-- Collected data --
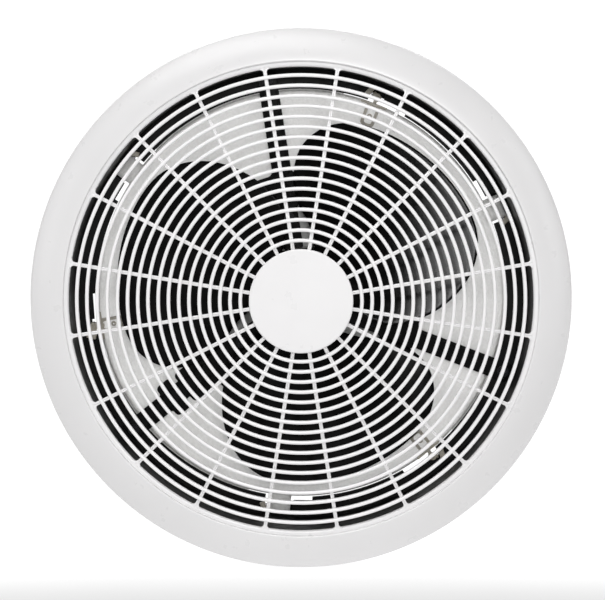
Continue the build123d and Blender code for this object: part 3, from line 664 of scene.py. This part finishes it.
def petal(s, turn):
    """A helical sheet with rounded edges, thinner at the tip."""
    outline = smooth_loop([at(r * MM, a) for a, r in PETAL], 220)
    middle_angle, middle_y, rise = 37.5, 27.3 * MM, 0.265 * MM
    centre = np.array(at(76 * MM, middle_angle))
    edge = [1.0, 0.998, 0.992, 0.982, 0.968]
    shares = edge + [0.94, 0.88, 0.8, 0.7, 0.58, 0.45, 0.32, 0.2, 0.1, 0.03]
    lift = [0.0, 0.45, 0.75, 0.93, 1.0] + [1.0] * (len(shares) - len(edge))
    c, d = math.cos(math.radians(turn)), math.sin(math.radians(turn))

    def place(share, side, thick):
        loop = []
        for x, z in centre + (outline - centre) * share:
            radius = math.hypot(x, z)
            angle = math.degrees(math.atan2(z, x))
            y = middle_y + rise * (angle - middle_angle)
            half = 1.5 * MM - 0.6 * MM * min(1, max(0, (radius / MM - 30) / 98))
            loop.append((x * c - z * d, y + side * half * thick, x * d + z * c))
        return loop

    loops = [place(k, -1, t) for k, t in zip(reversed(shares), reversed(lift))]
    loops += [place(k, 1, t) for k, t in zip(shares[1:], lift[1:])]
    rows = s.strip(loops)
    s.mesh.faces.new(rows[0])
    s.mesh.faces.new(rows[-1])


def impeller():
    """Hub, ribs and three petals."""
    s = Shape()
    y, r = front("impeller"), 33 * MM
    profile = [(4.03 * MM, y), (r - 3 * MM, y)]
    profile += arc((r - 3 * MM, y + 3 * MM), 3 * MM, 270, 360, 8)[1:]
    profile += [(r, 40.7 * MM), (r - 0.3 * MM, 41 * MM), (r - 2.7 * MM, 41 * MM), (r - 3 * MM, 40.7 * MM)]
    profile += [(r - 3 * MM, y + 4 * MM), (r - 4 * MM, y + 3 * MM), (9.5 * MM, y + 3 * MM)]
    profile += [(9.5 * MM, 38.7 * MM), (9.2 * MM, 39 * MM), (4.03 * MM, 39 * MM)]
    s.lathe(profile, 240)
    for i in range(6):
        rib = placed(rounded(oblong(23 * MM, 1.8 * MM, 0.3 * MM)), 60 * i + 30, 19.5 * MM)
        s.plate(rib, y + 2 * MM, 34 * MM, 0.3 * MM)
    for turn in (0, 120, 240):
        petal(s, turn)
    return s.done("impeller_moulding", "rotor", ["impeller"], GLOSS)


def nut():
    """The lobed nut, with soft lobes and a domed face."""
    y, r = front("impeller_nut"), outer_radius("impeller_nut")
    points = []
    for i in range(180):
        points.append(at(r - 0.9 * MM + 0.85 * MM * math.cos(math.radians(18 * i)), 2 * i))
    s = Shape()
    s.plate(points, y, back("impeller_nut"), 0.9 * MM, 0.4 * MM)
    return s.done("nut", "rotor", ["impeller_nut"], GLOSS)


# Bracket ------------------------------------------------------------------------------------------

def bracket():
    """Three arms on a ring, with rails on the arms and a wide foot on one."""
    y, deep = front("motor_bracket") + 1.0 * MM, back("motor_bracket")
    half, ring_out, ring_in, hub = 6.5 * MM, 82 * MM, 62 * MM, 22 * MM
    tip, gusset, foot = 150.5 * MM, 11.75 * MM, 12.2 * MM
    gusset_end, foot_start, foot_end = 102 * MM, 105 * MM, 117 * MM
    screws = (146 * MM, 52 * MM)
    outline = []
    for start in ARMS:
        side = [(math.sqrt(ring_out**2 - half**2), half, 4 * MM), (tip, half, 1.5 * MM)]
        if start == LEAD_ARM:
            side = [
                (math.sqrt(ring_out**2 - gusset**2), gusset, 0), (gusset_end, gusset, 3 * MM),
                (gusset_end, half, 0.6 * MM), (foot_start, half, 0.6 * MM),
                (foot_start, foot, 3 * MM), (foot_end, foot, 3 * MM),
                (foot_end, half, 1.5 * MM), (tip, half, 1.5 * MM),
            ]
        lower = [(x, -t, r) for x, t, r in side]
        outline += placed(lower + side[::-1], start, 0)
        wide = 9.0 if start == LEAD_ARM else 5.0
        next_wide = 9.0 if start + 120 == LEAD_ARM else 5.0
        for p in arc((0, 0), ring_out, start + wide + 3, start + 120 - next_wide - 3, 40):
            outline.append((*p, 0))
    holes = []
    for start in ARMS:
        window = placed([(math.sqrt(hub**2 - half**2), half, 3 * MM)], start, 0)
        window += placed([(math.sqrt(ring_in**2 - half**2), half, 4 * MM)], start, 0)
        window += [(*p, 0) for p in arc((0, 0), ring_in, start + 11, start + 109, 40)]
        window += placed([(math.sqrt(ring_in**2 - half**2), -half, 4 * MM)], start + 120, 0)
        window += placed([(math.sqrt(hub**2 - half**2), -half, 3 * MM)], start + 120, 0)
        window += [(*p, 0) for p in arc((0, 0), hub, start + 92, start + 28, 12)]
        holes.append(rounded(window))
        for radius in screws:
            holes.append(arc(at(radius, start), 2.1 * MM, 0, 360, 24)[:-1])
    holes.append(arc((0, 0), 10 * MM, 0, 360, 64)[:-1])
    s = Shape()
    s.plate(rounded(outline), y, deep, 0.5 * MM, 0.3 * MM, holes)
    for start in ARMS:
        for side in (-1, 1):
            rail = placed(rounded(oblong(56 * MM, 1.2 * MM, 0.5 * MM)), start, 110 * MM, side * 4.7 * MM)
            s.plate(rail, y - 1.0 * MM, y + 0.6 * MM, 0.45 * MM)
    return s.done("bracket", "frame", ["motor_bracket"], GLOSS)


# Shutter ------------------------------------------------------------------------------------------

def flap_outline(start, shrink=0.0):
    """A third of a ring between two arms, with rounded outer corners."""
    border, corner = 4.2 * MM + shrink, 2.5 * MM - shrink
    outer, inner = 137.8 * MM - shrink, 70 * MM + shrink
    offset = border + corner
    reach = math.sqrt((outer - corner)**2 - offset**2)
    turn = math.degrees(math.atan2(offset, reach))
    first = at(math.hypot(reach, offset), start + turn)
    last = at(math.hypot(reach, offset), start + 120 - turn)
    tilt = math.degrees(math.asin(border / inner))
    points = arc((0, 0), inner, start + 120 - tilt, start + tilt, 60)
    points += arc(first, corner, start - 90, start + turn, 14)
    points += arc((0, 0), outer, start + turn, start + 120 - turn, 90)[1:-1]
    points += arc(last, corner, start + 120 - turn, start + 210, 14)
    return points


def flap(side, start):
    """The grained tray, its skirt, the lip behind the outlet's edge, and the hinge tab."""
    name = f"flap_{side}"
    deep = back(name)
    face = front(name) + 1.4 * MM
    s = Shape()
    s.plate(flap_outline(start, 0.06 * MM), face, face + 1.8 * MM, 1.5 * MM, 0.1 * MM, steps=6)
    s.plate(flap_outline(start), face + 1.55 * MM, deep, 0.1 * MM, 0.3 * MM, [flap_outline(start, 1.6 * MM)])
    hinge = start + HINGE_FROM_START
    seal_out, seal_in, y_seal = 140.2 * MM, 136.3 * MM, face + 1.45 * MM
    for low, high in ((start + 2.0, hinge - SEAL_GAP), (hinge + SEAL_GAP, start + 118.0)):
        lip = arc((0, 0), seal_out, low, high, 40) + arc((0, 0), seal_in, high, low, 40)
        s.plate(lip, y_seal, y_seal + 0.7 * MM, 0.2 * MM)
    tab = hinge - HINGE_SPREAD
    reach, wide = 13 * MM, 15.5 * MM
    middle = TAB_END - reach / 2
    block = placed(rounded(oblong(reach, wide, 0.9 * MM)), tab, middle)
    hollow = placed(rounded(oblong(reach - 3.2 * MM, wide - 3.2 * MM, 0.6 * MM)), tab, middle)
    s.plate(block, face - 1.4 * MM, face + 0.5 * MM, 0.7 * MM, 0.1 * MM)
    s.plate(block, face + 0.3 * MM, deep, 0.05 * MM, 0.3 * MM, [hollow])
    return s.done(f"shutter_{side}", name, [name], FLAP)


def hinge_point(hinge, along, depth):
    """A point on a flap's hinge line."""
    radial, tangent = at(1, hinge), at(1, hinge + 90)
    x, z = (radial[i] * HINGE_DISTANCE + tangent[i] * along for i in range(2))
    return x, depth, z


def clip(side, start):
    """The nylon clip: loop, boss, wings, neck, eyelet and knuckle."""
    node = f"hinge_clip_{side}"
    hinge = start + HINGE_FROM_START
    angle = hinge + HINGE_SPREAD
    y = front(node)
    face, eyelet = y + 1.2 * MM, at(142 * MM, angle)
    s = Shape()
    loop = placed(rounded(oblong(16 * MM, 9.6 * MM, 2.6 * MM)), angle, 129.5 * MM)
    gap = placed(rounded(oblong(12.2 * MM, 5.4 * MM, 1.6 * MM)), angle, 129.4 * MM)
    s.plate(loop, y + 0.1 * MM, face, 0.45 * MM, 0.05 * MM, [gap])
    s.post(1.7 * MM, at(128.4 * MM, angle), y + 0.3 * MM, face, 0.4 * MM, bore=0.6 * MM)
    for across in (-5.9 * MM, 5.9 * MM):
        wing = placed(rounded(oblong(1.7 * MM, 7.0 * MM, 0.7 * MM)), angle, 136.7 * MM, across)
        s.plate(wing, y, face, 0.4 * MM, 0.05 * MM)
    neck = placed(rounded(oblong(6.5 * MM, 2.4 * MM, 0.5 * MM)), angle, 138 * MM)
    s.plate(neck, y + 0.15 * MM, face, 0.4 * MM, 0.05 * MM)
    s.post(2.75 * MM, eyelet, y, face, 0.5 * MM, bore=1.4 * MM)
    depth = back(node) - 2.4 * MM
    s.post(2.3 * MM, eyelet, face - 0.2 * MM, depth, 0.1 * MM)
    s.rod(hinge_point(hinge, 51.6 * MM, depth), hinge_point(hinge, 58 * MM, depth), 2.38 * MM, 0.4 * MM)
    return s.done(f"clip_{side}", f"flap_{side}", [node], NYLON)


def lugs():
    """Six blocks that carry the hinge pins."""
    y, deep = front("hinge_lugs"), back("hinge_lugs")
    s = Shape()
    for start in FLAPS.values():
        hinge = start + HINGE_FROM_START
        for low, high in ((-67.4 * MM, -63.9 * MM), (59 * MM, 62.5 * MM)):
            outline = rounded(oblong(6.4 * MM, high - low, 0.5 * MM))
            block = placed(outline, hinge, HINGE_DISTANCE, (low + high) / 2)
            s.plate(block, y, deep, 0.5 * MM)
    return s.done("lug_blocks", "frame", ["hinge_lugs"], NYLON)


# Carried-over nodes -------------------------------------------------------------------------------

def finish_cad_nodes():
    """Give every CAD node that is still shown the material of its slot."""
    slots = {part["node"]: part["material_slot"] for part in frame["record"]["subparts"]}
    for name, node in frame["nodes"].items():
        if node.hide_render:
            continue
        node.data.materials.clear()
        node.data.materials.append(CARRIED[slots[name]])


# Stage --------------------------------------------------------------------------------------------

def stage_material(name, shade, dark=None, span=None):
    """A pale surface that glows a little, so that it stays even behind the object; given a span, its glow
    falls to the dark level along Y as painted shade.
    """
    material = bpy.data.materials.new(name)
    material.use_nodes = True
    tree = material.node_tree
    shader = tree.nodes["Principled BSDF"]
    shader.inputs["Base Color"].default_value = (0.12, 0.12, 0.12, 1)
    shader.inputs["Roughness"].default_value = 0.9
    shader.inputs["Specular IOR Level"].default_value = 0.0
    shader.inputs["Emission Color"].default_value = (1, 1, 1, 1)
    shader.inputs["Emission Strength"].default_value = shade
    if span:
        place = tree.nodes.new("ShaderNodeTexCoord")
        split = tree.nodes.new("ShaderNodeSeparateXYZ")
        # Painted shade: the glow falls from its full strength to the dark level across the span along Y.
        painted_shade_ramp = tree.nodes.new("ShaderNodeMapRange")
        painted_shade_ramp.interpolation_type = "SMOOTHSTEP"
        numbers = (*span, dark, shade)
        for socket, number in zip(("From Min", "From Max", "To Min", "To Max"), numbers):
            painted_shade_ramp.inputs[socket].default_value = number
        tree.links.new(place.outputs["Object"], split.inputs["Vector"])
        tree.links.new(split.outputs["Y"], painted_shade_ramp.inputs["Value"])
        tree.links.new(painted_shade_ramp.outputs["Result"], shader.inputs["Emission Strength"])
    return material


def panel(name, corners, material):
    """A flat stage panel."""
    data = bpy.data.meshes.new(name)
    data.from_pydata(corners, [], [tuple(range(len(corners)))])
    data.materials.append(material)
    obj = bpy.data.objects.new(name, data)
    bpy.context.scene.collection.objects.link(obj)
    return obj


def softbox(name, place, size, power):
    """A rectangular white studio light aimed at the fan."""
    light = bpy.data.lights.new(name, "AREA")
    light.shape = "RECTANGLE"
    light.size, light.size_y = size
    light.energy = power
    obj = bpy.data.objects.new(name, light)
    obj.location = place
    aim = -Vector(place)
    obj.rotation_euler = aim.to_track_quat("-Z", "Y").to_euler()
    bpy.context.scene.collection.objects.link(obj)
    return obj


def room():
    """A pale floor with painted shade towards the front, and a white backdrop far behind."""
    ground = CAD_BOX[0].z - 0.0005
    wide, far = 9.0, 6.0
    # The floor's glow drops from 1.05 far back to 0.66 in front, as painted shade.
    floor = stage_material("floor_pale", 1.05, 0.66, (-0.17, 0.06))
    panel("floor", [(-wide, -wide, ground), (wide, -wide, ground), (wide, wide, ground),
                    (-wide, wide, ground)], floor)
    wall = stage_material("backdrop_white", 1.05)
    panel("backdrop", [(-wide, far, ground), (wide, far, ground), (wide, far, wide),
                       (-wide, far, wide)], wall)


def studio_lights():
    """A high key light, a frontal one that reaches through the grille, sides and back."""
    softbox("key", (-0.5, -1.1, 2.0), (1.8, 1.2), 29)
    softbox("left", (-2.1, -1.0, 0.7), (1.2, 1.6), 7)
    softbox("right", (2.1, -1.0, 0.7), (1.0, 1.4), 8)
    softbox("behind", (0.0, 1.2, 1.4), (1.4, 0.9), 16)
    softbox("front", (0.25, -3.2, 0.75), (0.9, 0.7), 47)
    world = bpy.data.worlds.new("studio")
    world.use_nodes = True
    world.node_tree.nodes["Background"].inputs["Color"].default_value = (1, 1, 1, 1)
    world.node_tree.nodes["Background"].inputs["Strength"].default_value = 0.2
    bpy.context.scene.world = world
    bpy.context.scene.view_settings.view_transform = "Standard"


def camera_eye():
    """A long lens a little above the fan's axis."""
    camera = bpy.data.cameras.new("camera")
    camera.sensor_width = 36
    camera.lens = 162.9
    camera.clip_end = 50
    eye = bpy.data.objects.new("camera", camera)
    rise = math.radians(3.8)
    distance = 1.803
    aim = Vector((0.0009, front("centre_cap"), 0.0009))
    towards = Vector((0, -math.cos(rise), math.sin(rise)))
    eye.location = aim + towards * (distance + front("centre_cap"))
    eye.rotation_euler = (-towards).to_track_quat("-Z", "Y").to_euler()
    bpy.context.scene.collection.objects.link(eye)
    bpy.context.scene.camera = eye


bezel()
grille()
cap()
impeller()
nut()
bracket()
for side, start in FLAPS.items():
    flap(side, start)
    clip(side, start)
lugs()
finish_cad_nodes()
room()
studio_lights()
camera_eye()
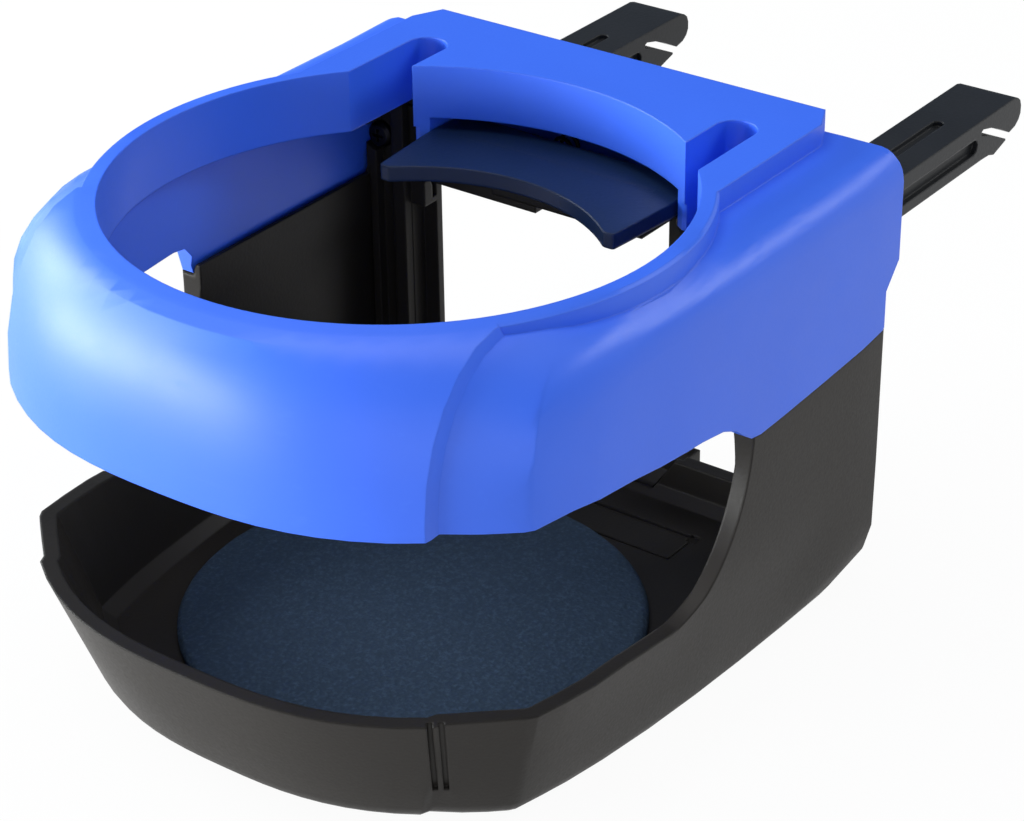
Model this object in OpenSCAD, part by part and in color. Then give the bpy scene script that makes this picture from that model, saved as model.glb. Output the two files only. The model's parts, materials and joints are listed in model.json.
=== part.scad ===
/* [Opening] */
// Radius of the cup opening in the collar
opening_r = 38; // [33:0.5:42]
// Width of the raised rim round the opening
rim_w = 2.3; // [1.5:0.1:4]
// Height of the top of the collar above the base
top_z = 68; // [60:1:80]
// Drop from the top of the collar to the lower edge of the wall of the opening
lip_drop = 9; // [6:0.5:13]

/* [Collar] */
// Distance from the opening to the sides of the collar and of the body
side_gap = 6; // [4.5:0.1:10]
// Front of the collar in front of the cup axis
collar_front = 47.6; // [45:0.2:52]
// Rear face of the collar behind the cup axis
collar_rear = 52.2; // [51:0.2:54]
// Drop from the plateau to the shoulders
shoulder_drop = 3.1; // [1.5:0.1:4]
// Wall thickness of the collar
collar_wall = 2; // [1.6:0.1:2.2]
// Half width of the plateau
plateau_x = 34; // [31:0.5:36]
// Half width of the arc block
arc_x = 22.5; // [21.5:0.1:24]
// Width of the slots beside the arc block
slot_w = 6; // [4:0.5:7]

/* [Body] */
// Front of the tray rim in front of the cup axis
tray_front = 46.4; // [44:0.2:47]
// Height of the front rim of the tray
rim_z = 19.5; // [15:0.5:26]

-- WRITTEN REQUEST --
Start at the line with "Model this object", stop at the line with "lip_drop = 9; // [6:0.5:13]", and return every line in that stretch exactly, those two included.

-- RESULT OF THE TASK --
Model this object in OpenSCAD, part by part and in color. Then give the bpy scene script that makes this picture from that model, saved as model.glb. Output the two files only. The model's parts, materials and joints are listed in model.json.
=== part.scad ===
/* [Opening] */
// Radius of the cup opening in the collar
opening_r = 38; // [33:0.5:42]
// Width of the raised rim round the opening
rim_w = 2.3; // [1.5:0.1:4]
// Height of the top of the collar above the base
top_z = 68; // [60:1:80]
// Drop from the top of the collar to the lower edge of the wall of the opening
lip_drop = 9; // [6:0.5:13]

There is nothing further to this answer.